REPUBLIKA.CO.ID, BANDUNG — Kondisi tanah atau bidang lahan yang belum bersertifikat dinilai rawan memicu timbulnya sengketa. Karenanya, Kantor Pertanahan Kota Bandung mengimbau warga untuk melakukan sertifikasi tanahnya, sehingga mendapat jaminan kepastian hukum.
Kepala Kantor Pertanahan Kota Bandung Kementerian Agraria dan Tata Ruang (ATR)/Badan Pertanahan Nasional (BPN), Andi Kadandio Alepuddin, mengatakan, masalah kepemilikan merupakan persoalan yang kerap muncul terkait pertanahan. Apalagi, kata dia, masih ada masyarakat yang menganggap sertifikat tanah tidak begitu penting.

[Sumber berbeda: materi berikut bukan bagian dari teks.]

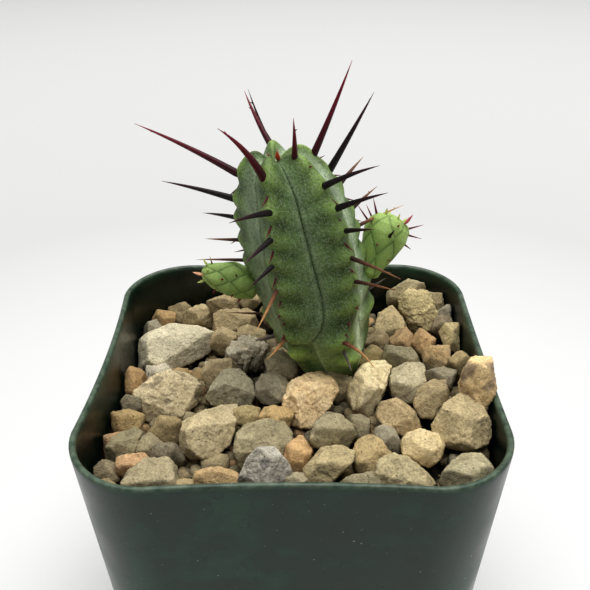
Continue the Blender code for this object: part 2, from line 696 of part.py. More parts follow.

Menurut Andi, ada warga yang baru merasakan butuhnya sertifikat tanah itu ketika sudah muncul sengketa. Ada juga yang terkait dengan kebutuhan untuk meminjam uang ke bank. “Jika tanahnya itu sudah diserobot orang (lain), tanahnya sudah dipagari orang, tanahnya sudah diklaim orang, barulah masyarakat berbondong-bondong mengurus sertifikat,” kata Andi saat “BincangRepublika” di Hotel Amaroossa, Kota Bandung, Rabu (9/3/2022).
Seiring dengan perkembangan kebutuhan akan tanah, Andi mengatakan, sengketa atau kasus pertanahan lainnya rawan terjadi. Ia mengatakan, warga jangan merasa cukup hanya berlandaskan kuitansi atau dokumen kikitir, girik, maupun letter C. Sebab, kata dia, itu hanya “alas hak”, bukan hak atas tanah.
Dengan diterbitkannya Peraturan Pemerintah (PP) Nomor 18 Tahun 2021, Andi menjelaskan, alas hak seperti itu hanya akan berlaku sampai lima tahun ke depan. “Jadi, nanti tahun 2026, kikitir, letter C itu hanya sebagai petunjuk saja, bukan sebagai alas hak untuk memiliki tanah,” kata dia.
Karena itu, Andi mengajak masyarakat, khususnya Kota Bandung, untuk mendaftarkan dan mengurus sertifikat tanahnya, sebagaimana amanat Undang-Undang Pokok Agraria. “Seharusnya alas hak yang dipunyai masyarakat segera didaftarkan (untuk mendapat sertifikat), untuk menjamin kepastian hukum,” ujar Andi.
Selain sertifikasi, Andi mengimbau warga untuk menjaga tanahnya. Sebagaimana PP Nomor 24 Tahun 1997, kata dia, pemilik tanah atau pemegang hak tanah berkewajiban menjaga, merawat, dan mengolah tanah itu dengan baik.
Langkah tersebut untuk mengantisipasi adanya penyerobotan atau “mafia tanah”. “Dengan dipagari, dimanfaatkan, dikelola. Jangan ditelantarkan. Kalau telantar atau terbengkalai begitu saja, itu berpotensi dan mengundang masyarakat yang ‘tidak beriktikad baik’ untuk menguasai tanah itu, dengan segala cara,” kata Andi.